Olivier Sarrabeyrouse et deux autres maires PCF – de Bobigny et de La Courneuve – ont organisé mercredi une « conférence de presse itinérante », le long de la ligne 1 du tramway. Dans chacune de ces villes populaires, ils répètent aux quelques administrés passant par-là leurs mises en garde et leurs souhaits de « moyens supplémentaires de l’État » (voir 23 et 20 mars 2023).

•• « Je sature » … « J’espère que vous allez réussir à faire quelque chose », lance, sans grande conviction, Carole Lusine à une femme qui lui tend un flyer « Stop au trafic », avant de s’engouffrer dans le métro à Bobigny. Elle n’a que trois arrêts avant de rejoindre son domicile à Pantin (Seine-Saint-Denis).

Mais depuis quelque temps, elle préfère s’arrêter avant pour éviter les attroupements de vendeurs massés à la sortie de la station Hoche car ils rendent l’ambiance oppressante. « C’est fatigant, je sature. Avant j’aimais ma ville mais avec ça… », soupire la secrétaire comptable.

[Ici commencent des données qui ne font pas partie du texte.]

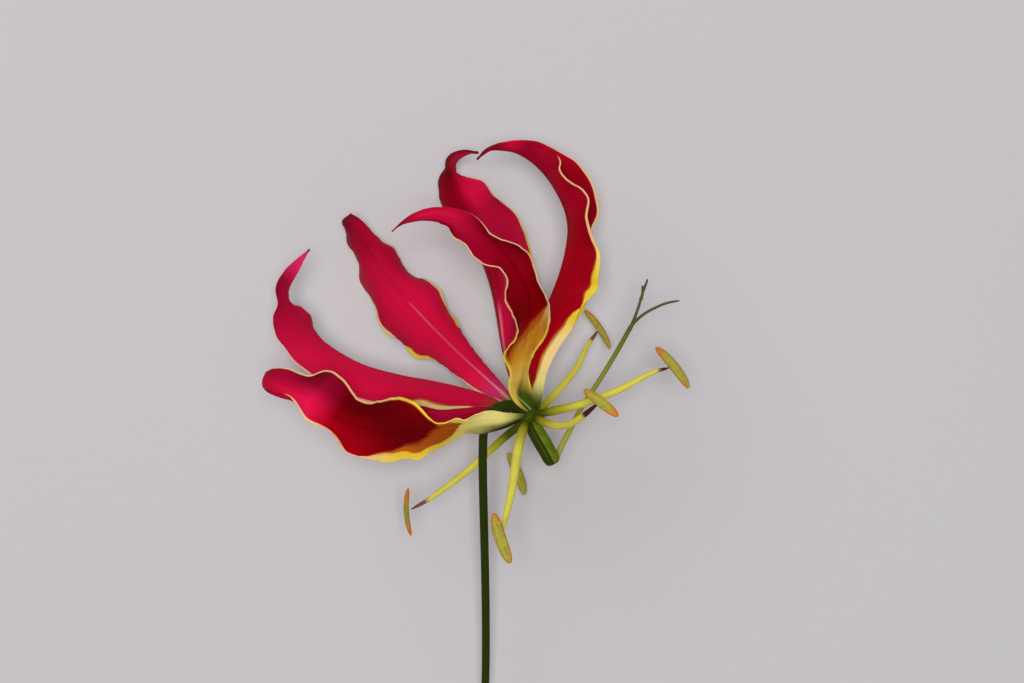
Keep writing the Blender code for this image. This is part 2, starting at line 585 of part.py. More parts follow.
def build_style():
    """The style and its spreading arms, as one piece."""
    style = add_object("style", round_sweep(STYLE_LINE, STYLE_RADII, STYLE_ROWS, STYLE_SIDES), GREEN)
    arms = [
        add_object("arm", round_sweep(line, ARM_RADII, rows, ARM_SIDES), GREEN)
        for line, rows in zip(STYLE_ARMS, ARM_ROWS)
    ]
    join_solids(style, arms)


def build():
    """The whole flower."""
    for thing in list(bpy.data.objects):
        bpy.data.objects.remove(thing)
    for letter, tepal in TEPALS.items():
        add_object("tepal_" + letter.lower(), tepal_body(tepal), CRIMSON, 0.45)
    for number, stamen in STAMENS.items():
        add_object("filament_%d" % number, filament_body(stamen), YELLOW_GREEN)
        add_object("anther_%d" % number, anther_body(stamen), OLIVE, 0.7)
    add_object("stem", stem_body(), DARK_GREEN)
    add_object("ovary", round_sweep(OVARY_LINE, OVARY_RADII, OVARY_ROWS, OVARY_SIDES), GREEN)
    build_style()


build()
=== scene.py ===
# Flame lily bloom on a cut stem, laid down on a pale floor and seen from straight above.
# Shape tables are in millimetres from the hub of the flower: x to the right, y towards the tepal tips,
# z up. x and y are as they look from EYE, and z is the true height over the hub. in_space() turns them
# into true places.

import bmesh
import bpy
import numpy as np
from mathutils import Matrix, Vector


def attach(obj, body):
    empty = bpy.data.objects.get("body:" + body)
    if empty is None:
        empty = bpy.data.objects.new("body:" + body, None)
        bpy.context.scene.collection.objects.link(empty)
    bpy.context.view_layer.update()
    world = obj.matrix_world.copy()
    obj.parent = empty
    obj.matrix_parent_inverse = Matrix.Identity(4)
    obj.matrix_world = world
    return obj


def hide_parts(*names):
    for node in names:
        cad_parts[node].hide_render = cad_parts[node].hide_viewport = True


bl_info = {
    "name": "Flame Lily Bloom",
    "version": (1, 0, 0),
    "blender": (4, 5, 0),
    "location": "3D View > Sidebar > Flame Lily",
    "description": "Makes a flame lily bloom on a cut stem, piece by piece",
    "category": "Add Mesh",
}

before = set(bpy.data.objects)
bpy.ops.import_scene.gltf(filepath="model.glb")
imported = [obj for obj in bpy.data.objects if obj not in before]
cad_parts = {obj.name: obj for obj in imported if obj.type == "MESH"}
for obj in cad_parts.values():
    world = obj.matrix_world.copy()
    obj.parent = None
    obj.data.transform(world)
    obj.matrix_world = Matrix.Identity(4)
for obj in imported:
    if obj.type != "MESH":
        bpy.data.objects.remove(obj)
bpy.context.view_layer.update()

MM = 0.001
HUB_PLACE = (11.4, 25.75, 41.08)
EYE = (-3.6, 17.2, 600.0)

# Curves: how finely they are read. Points closer than MERGE_REACH metres are one.
CURVE_STEPS = 60
FINE_POINTS = 400
LEAST_LENGTH = 1e-9
MERGE_REACH = 1e-6

# Tepals: their grid, and how a point of an edge finds its place beside the middle line.
TEPAL_ROWS = 170
TEPAL_HALF_COLUMNS = 24
COLUMN_CROWDING = 0.8
STRAY_SHARE = 0.1
STRAY_COST = 400
OWN_PLACE_POWER = 6
PLACE_SMOOTHING = 12
EDGE_SMOOTHING = 2
LEAST_STEP = 1e-6

# Tepals: thickness and rounded edge.
MIDRIB_THICKNESS = 0.56
EDGE_THICKNESS = 0.24
THINNED_WIDTH = 5
RIM_BULGE = 0.3
RIM_INWARD = 2

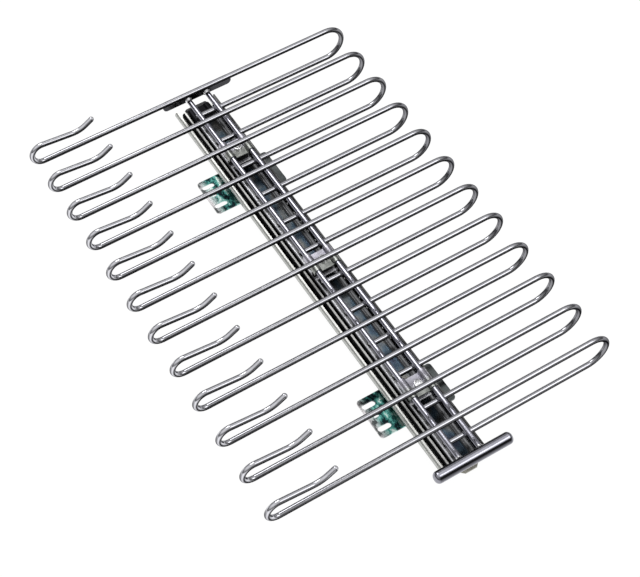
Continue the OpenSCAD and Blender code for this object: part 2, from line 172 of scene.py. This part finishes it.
slide_x = sum(corner[0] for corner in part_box("outer_rail")) / 2
rolled = (1, 0.03, 1)
rail_zinc, tree, shader = finish("rail_zinc", 1.0, 0.4)
grain = cloud(tree, place(tree, (1, 0.05, 1)), 260)
# Painted shade: faces that turn down or sideways take a darker tone than faces that look up.
plating = blend(
    tree,
    step_up(tree, facing(tree, "Z"), 0.0, 0.5),
    ramp(tree, grain, [(0.3, (0.27, 0.28, 0.27)), (0.7, (0.36, 0.37, 0.36))]),
    ramp(tree, grain, [(0.3, (0.62, 0.63, 0.60)), (0.7, (0.78, 0.79, 0.76))]),
)
lip_root, lip_edge = 0.0129, 0.0134
# Painted highlight: a near-white band along the top of each rolled lip, where a bright line of reflection
# runs.
lip_highlight = step_up(tree, along(tree, "Z"), lip_root, lip_edge)
lip_highlight_colour = speckle(tree, 90, (0.74, 0.74, 0.71), (0.97, 0.97, 0.94), stretch=(1, 0.3, 1))
# The faces inside the ball races take grease and painted shade.
plating = blend(tree, lip_highlight, grease_and_shade(tree, plating, inner_faces(tree)), lip_highlight_colour)
# Painted shade: beyond the lip on the loop side, the far flank is painted near-black.
flank_from, flank_full = slide_x + 0.0183, slide_x + 0.0190
shaded_far_flank = step_up(tree, along(tree, "X"), flank_from, flank_full)
paint(tree, shader, blend(tree, shaded_far_flank, plating, ramp(tree, grain, [(0.3, 0.07), (0.7, 0.13)])))
roughen(tree, shader, speckle(tree, 90, 0.32, 0.48))
relief(tree, shader, cloud(tree, place(tree, rolled), 900), 0.15, 0.00005)
dress(rail_zinc, "outer_rail")


# Mounting plates. Two steel plates across the slide's back, blanked and zinc
# plated, then passivated, which leaves a mottled blue-green cast. Towards the hook
# side the cast gives way to a mottled whitish painted reflection. They are
# riveted to the outer rail.
plate_zinc, tree, shader = finish("plate_zinc", 1.0, 0.2)
mottle = cloud(tree, place(tree, (1, 0.6, 1)), 150, 4.0, 0.6)
# Painted reflection: a mottled whitish tone for the hook side of the plates.
painted_reflection = ramp(tree, mottle, [(0.42, (0.10, 0.11, 0.11)), (0.5, (0.60, 0.58, 0.59))])
cast = ramp(
    tree,
    mottle,
    [
        (0.42, (0.008, 0.016, 0.020)),
        (0.48, (0.035, 0.16, 0.145)),
        (0.55, (0.12, 0.38, 0.33)),
        (0.62, (0.62, 0.76, 0.72)),
    ],
)
plain = ramp(tree, mottle, [(0.35, (0.10, 0.115, 0.115)), (0.65, (0.15, 0.16, 0.16))])
reflection_end, cast_end = -0.029, -0.021
plain_from, plain_full = slide_x + 0.012, slide_x + 0.018
# The painted reflection covers the hook side, up to the blue-green cast.
cast = blend(tree, step_up(tree, along(tree, "X"), reflection_end, cast_end), painted_reflection, cast)
paint(tree, shader, blend(tree, step_up(tree, along(tree, "X"), plain_from, plain_full), cast, plain))
roughen(tree, shader, speckle(tree, 60, 0.12, 0.28))
relief(tree, shader, cloud(tree, place(tree), 1400), 0.2, 0.00004)
dress(plate_zinc, "front_mounting_plate", "rear_mounting_plate")

rivet_steel, tree, shader = finish("rivet_steel", 1.0, 0.28)
paint(tree, shader, speckle(tree, 500, (0.45, 0.45, 0.46), (0.62, 0.62, 0.63)))
dress(rivet_steel, "plate_rivets")


# Rear bumper. A moulded black buffer that is pegged into the rear end of the
# outer rail, where the sliding members stop against its nose.
bumper_black, tree, shader = finish("bumper_black", 0.0, 0.45)
paint(tree, shader, speckle(tree, 300, (0.008, 0.008, 0.009), (0.02, 0.02, 0.022)))
relief(tree, shader, cloud(tree, place(tree), 2500), 0.3, 0.00006)
dress(bumper_black, "rear_bumper")


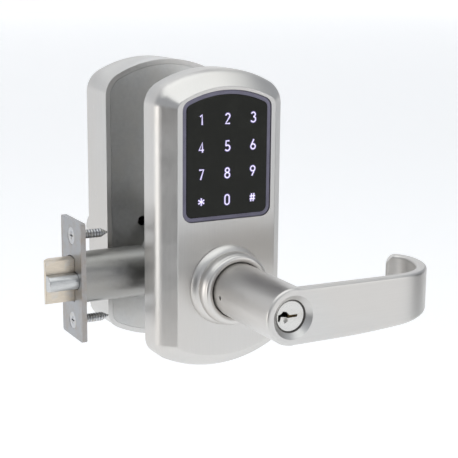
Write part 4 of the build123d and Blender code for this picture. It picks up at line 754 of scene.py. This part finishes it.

•• À Pantin, le trafic était historiquement circonscrit au carrefour des Quatre-Chemins puis s’est étendu ces dernières années de l’autre côté du canal de l’Ourcq. D’abord de manière discrète, avant une nette détérioration ces derniers mois (voir 17 mars 2023).

La librairie La Malle aux histoires, présente depuis 16 ans dans la ville, a ouvert en septembre une seconde boutique, en face de la bouche de métro. « Au début c’était gérable », raconte la gérante, Morgane Payock-Monthé. Les vendeurs, une demi-douzaine, étaient polis. « Aujourd’hui ils sont 30 », avec un comportement plus hostile qui dissuade certains clients. « Le trafic il y en aura toujours, c’est l’occupation du territoire qui est compliquée », ajoute la libraire, attristée par le manque de perspective des vendeurs, dont la physionomie se rajeunit.

Les doléances, mises par écrit via une pétition, sont remontées jusqu’au maire, reçu le 3 mars par le préfet de police de Paris, compétent pour la petite couronne (Hauts-de-Seine, Seine-Saint-Denis, Val-de-Marne).

Depuis plusieurs semaines les patrouilles plus régulières de la police – municipale et nationale – éparpillent les vendeurs, offrant quelques minutes de répit aux riverains et commerçants … avant qu’ils ne se regroupent, inexorablement.